4 Responses to “India’s Rocket Missions Are Cheaper Than What It Takes To Make A Single Hollywood Movie”

  1. Richard Rodick

    Your math is faulty. If Indian currency (Rupee) is values at 1/60 of a Dollar, then you must multiply their cost by 60 in order to come up with a fair comparison. which is roughly $450 Million US Dollars.

  2. Anonymous

    Going by your article, the USA has put all of its space research in public domain, so that other nations can copy off them?! What rubbish! Indian scientists whether working at NASA or ISRO share the same gene-pool and capacity for innovation. Indian scientists have had a long learning curve from the sounding rockets of the 1950s, working AGAINST parochial export-regulations imposed by USA (which exist to date!). Indians have innovated, experimented, and prioritized missions based upon the available resources. Indian space services now generate more revenue than tax-payer money put into the organizations.

    Regarding the pay-parity – have you considered the local purchasing power of the local currency versus the purchasing power of the dollar in USA? That would be a far better indicator of the relative efficiencies of the two societies in pricing their services and products for internal consumption. To help you appreciate this, I can have a fast-food restaurant lunch in India for Rs.300, and a monthly rent of a 2bdrm apt for Rs.15,000. This is approximately 0.4% and 20% of a monthly take-home salary of Rs.75,000 for a scientist. A NASA scientist with a take-home monthly salary of $6000 would pay $10 for a fast-food lunch and a monthly rental (mortgage) of $2000, or 0.1% and 33% of his/her salary.
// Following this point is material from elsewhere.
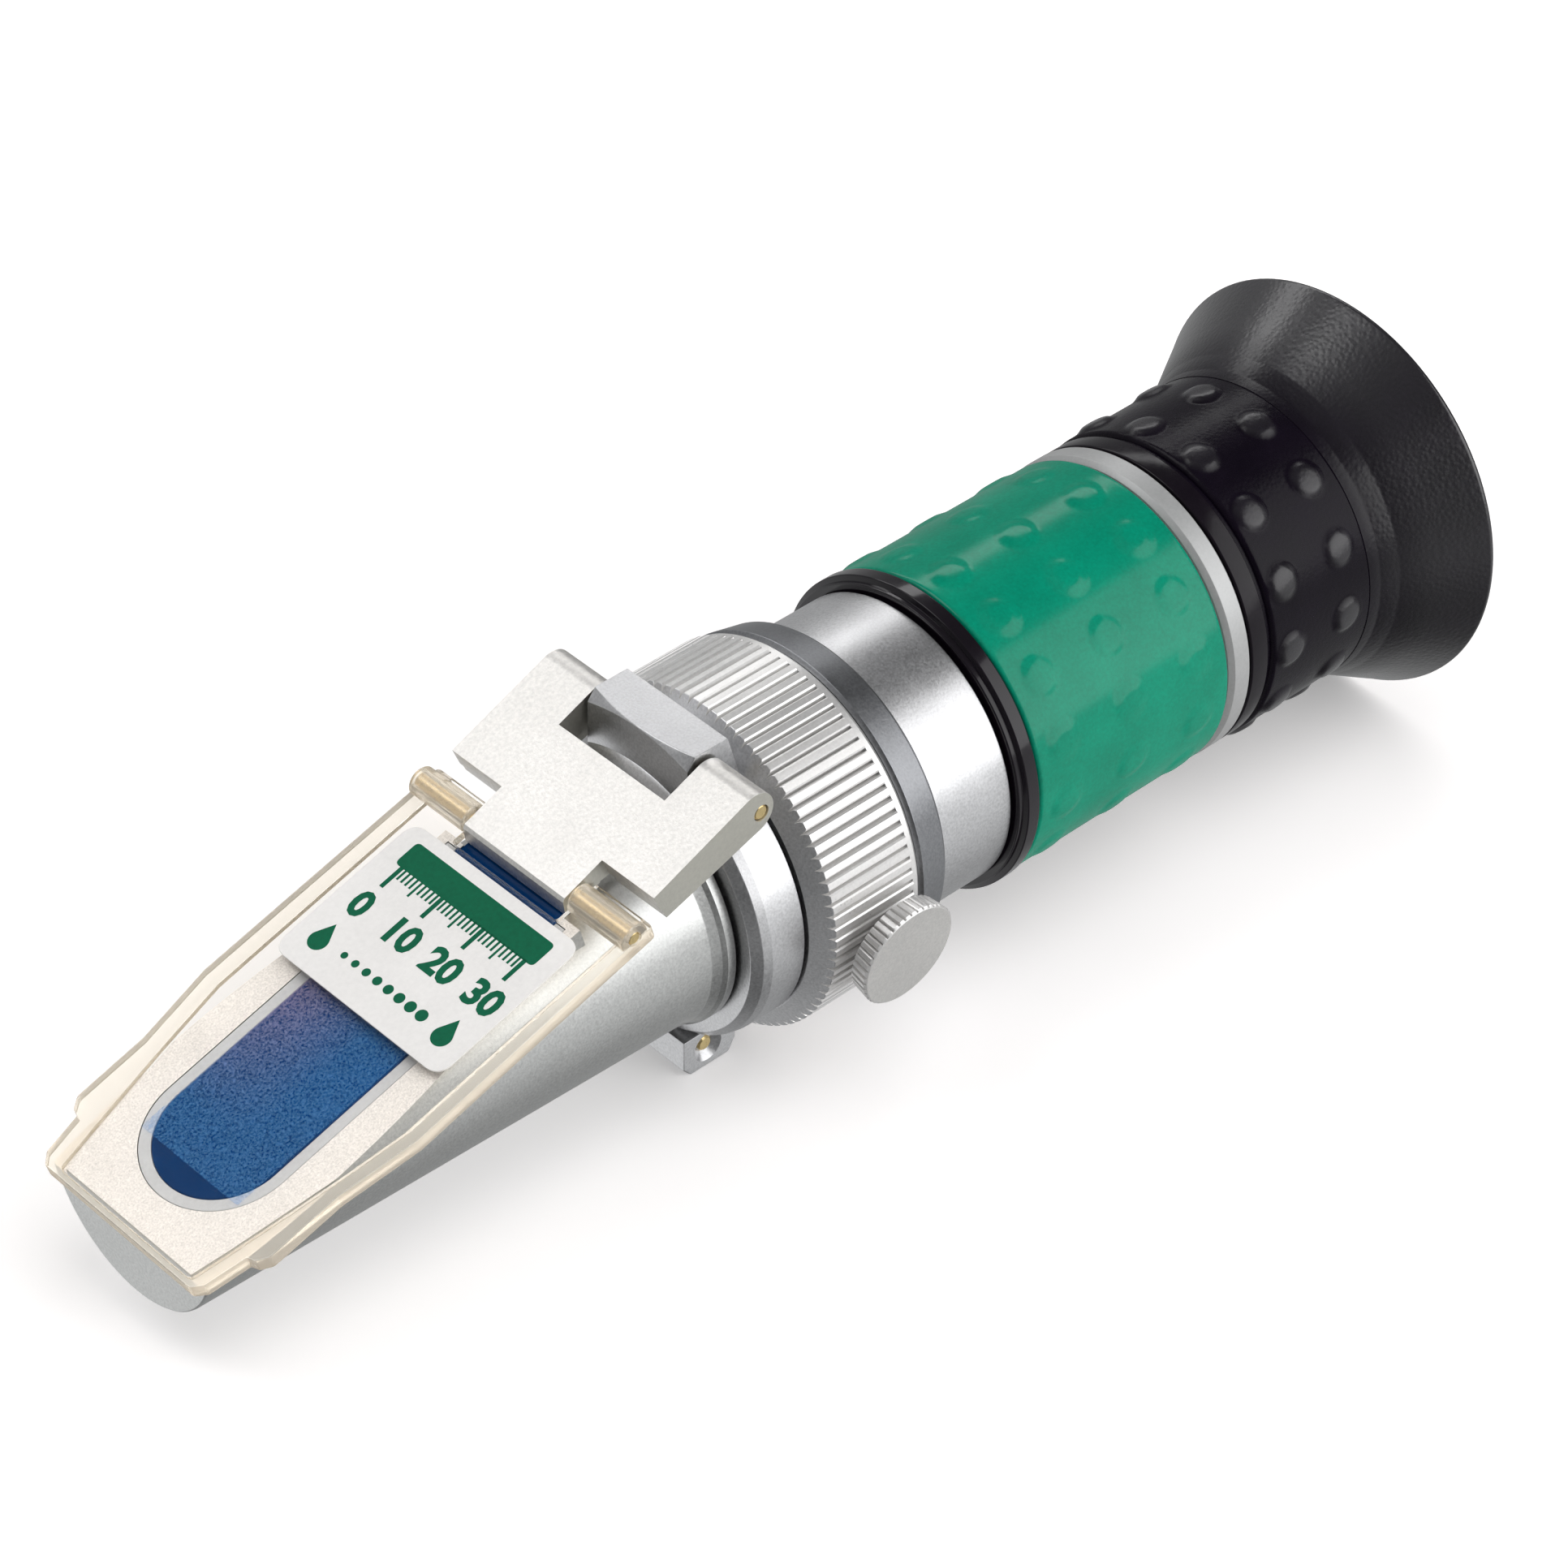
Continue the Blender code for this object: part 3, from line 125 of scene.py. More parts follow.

    Only outside of India, I probably cannot afford to travel to Florida on vacation paying dollars as afford-ably as the US scientist can vacation in Kerala. Other then this, a scientist in India can enjoy similar benefits as a scientist at NASA, appropriated factored to Indian conditions.

    The key is Indian space missions will ramp up on its own terms, shorn of glamorous missions, but slowly and steadily, supported by Indians everywhere. Indians will eventually beat the USA in terms of cost-effective, reliable, payload-packed mission-efficiency. In the future, USA will probably retreat to a generator of mission-objectives and capital, but these would probably be done on India-built spacecraft and delivery platforms.

  3. Anonymous

    Its comparing Apples and Oranges. The NASA probe is much more complex than what India is sending which is very primitive and mostly a test if they can orbit something at Mars. Also the India mission has yet to get there and be successful. NASA has an impressive record at mars, even Russia has mostly had failures to the Red planet. Maybe crow when its proves successful first?

  4. Ian Elliott

    Any organization that will spend $10,000 to develop a gravityless pen instead of using a pencil cries out for an audit.